**What you need to do:** Extract all data as written.

====== Data excerpt

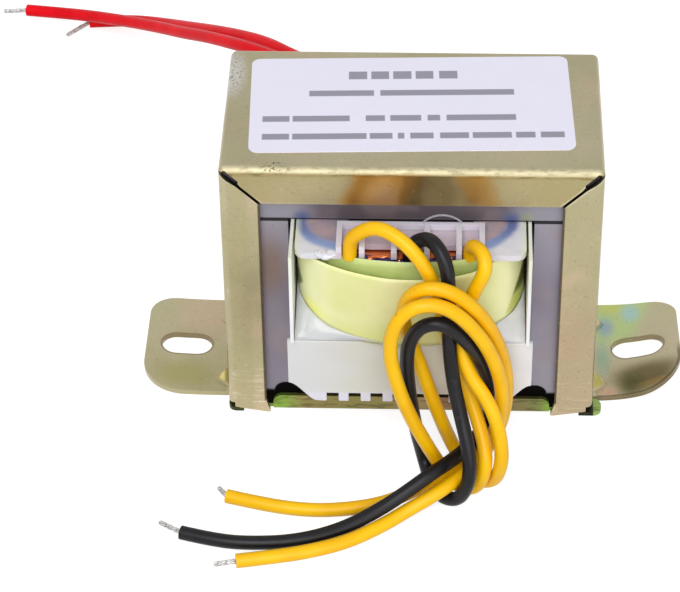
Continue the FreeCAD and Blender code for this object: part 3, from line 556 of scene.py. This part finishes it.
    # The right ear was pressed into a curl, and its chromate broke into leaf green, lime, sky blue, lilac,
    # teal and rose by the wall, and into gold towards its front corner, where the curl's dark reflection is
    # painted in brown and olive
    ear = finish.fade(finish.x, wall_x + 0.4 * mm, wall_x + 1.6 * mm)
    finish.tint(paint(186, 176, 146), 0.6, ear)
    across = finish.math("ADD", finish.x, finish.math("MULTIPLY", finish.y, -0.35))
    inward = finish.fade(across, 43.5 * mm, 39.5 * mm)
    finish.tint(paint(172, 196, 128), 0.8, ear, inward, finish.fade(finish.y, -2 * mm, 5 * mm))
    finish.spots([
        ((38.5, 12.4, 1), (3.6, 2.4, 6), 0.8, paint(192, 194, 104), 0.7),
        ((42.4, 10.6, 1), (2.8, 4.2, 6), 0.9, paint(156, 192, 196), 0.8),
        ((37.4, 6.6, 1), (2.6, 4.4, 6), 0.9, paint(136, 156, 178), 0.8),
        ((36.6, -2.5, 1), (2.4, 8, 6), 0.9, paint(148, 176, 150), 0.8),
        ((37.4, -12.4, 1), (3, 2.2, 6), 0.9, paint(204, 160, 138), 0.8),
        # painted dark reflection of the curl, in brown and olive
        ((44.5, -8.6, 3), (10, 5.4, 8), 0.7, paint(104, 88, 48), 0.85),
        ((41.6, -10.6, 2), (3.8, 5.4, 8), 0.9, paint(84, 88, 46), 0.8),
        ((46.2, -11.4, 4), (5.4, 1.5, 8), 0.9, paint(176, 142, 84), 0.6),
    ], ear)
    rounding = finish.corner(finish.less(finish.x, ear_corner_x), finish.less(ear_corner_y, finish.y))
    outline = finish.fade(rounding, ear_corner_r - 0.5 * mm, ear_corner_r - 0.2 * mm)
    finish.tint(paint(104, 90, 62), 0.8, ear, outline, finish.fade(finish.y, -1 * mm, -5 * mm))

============

**Reply:**
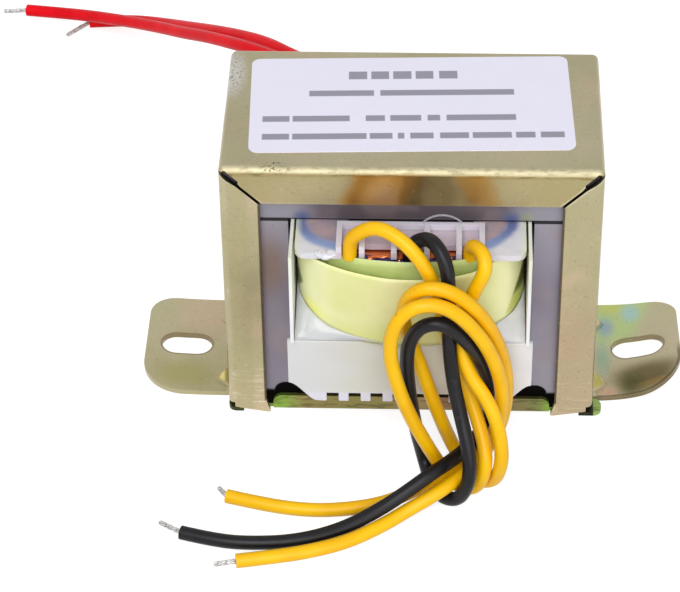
Continue the FreeCAD and Blender code for this object: part 3, from line 556 of scene.py. This part finishes it.
    # The right ear was pressed into a curl, and its chromate broke into leaf green, lime, sky blue, lilac,
    # teal and rose by the wall, and into gold towards its front corner, where the curl's dark reflection is
    # painted in brown and olive
    ear = finish.fade(finish.x, wall_x + 0.4 * mm, wall_x + 1.6 * mm)
    finish.tint(paint(186, 176, 146), 0.6, ear)
    across = finish.math("ADD", finish.x, finish.math("MULTIPLY", finish.y, -0.35))
    inward = finish.fade(across, 43.5 * mm, 39.5 * mm)
    finish.tint(paint(172, 196, 128), 0.8, ear, inward, finish.fade(finish.y, -2 * mm, 5 * mm))
    finish.spots([
        ((38.5, 12.4, 1), (3.6, 2.4, 6), 0.8, paint(192, 194, 104), 0.7),
        ((42.4, 10.6, 1), (2.8, 4.2, 6), 0.9, paint(156, 192, 196), 0.8),
        ((37.4, 6.6, 1), (2.6, 4.4, 6), 0.9, paint(136, 156, 178), 0.8),
        ((36.6, -2.5, 1), (2.4, 8, 6), 0.9, paint(148, 176, 150), 0.8),
        ((37.4, -12.4, 1), (3, 2.2, 6), 0.9, paint(204, 160, 138), 0.8),
        # painted dark reflection of the curl, in brown and olive
        ((44.5, -8.6, 3), (10, 5.4, 8), 0.7, paint(104, 88, 48), 0.85),
        ((41.6, -10.6, 2), (3.8, 5.4, 8), 0.9, paint(84, 88, 46), 0.8),
        ((46.2, -11.4, 4), (5.4, 1.5, 8), 0.9, paint(176, 142, 84), 0.6),
    ], ear)
    rounding = finish.corner(finish.less(finish.x, ear_corner_x), finish.less(ear_corner_y, finish.y))
    outline = finish.fade(rounding, ear_corner_r - 0.5 * mm, ear_corner_r - 0.2 * mm)
    finish.tint(paint(104, 90, 62), 0.8, ear, outline, finish.fade(finish.y, -1 * mm, -5 * mm))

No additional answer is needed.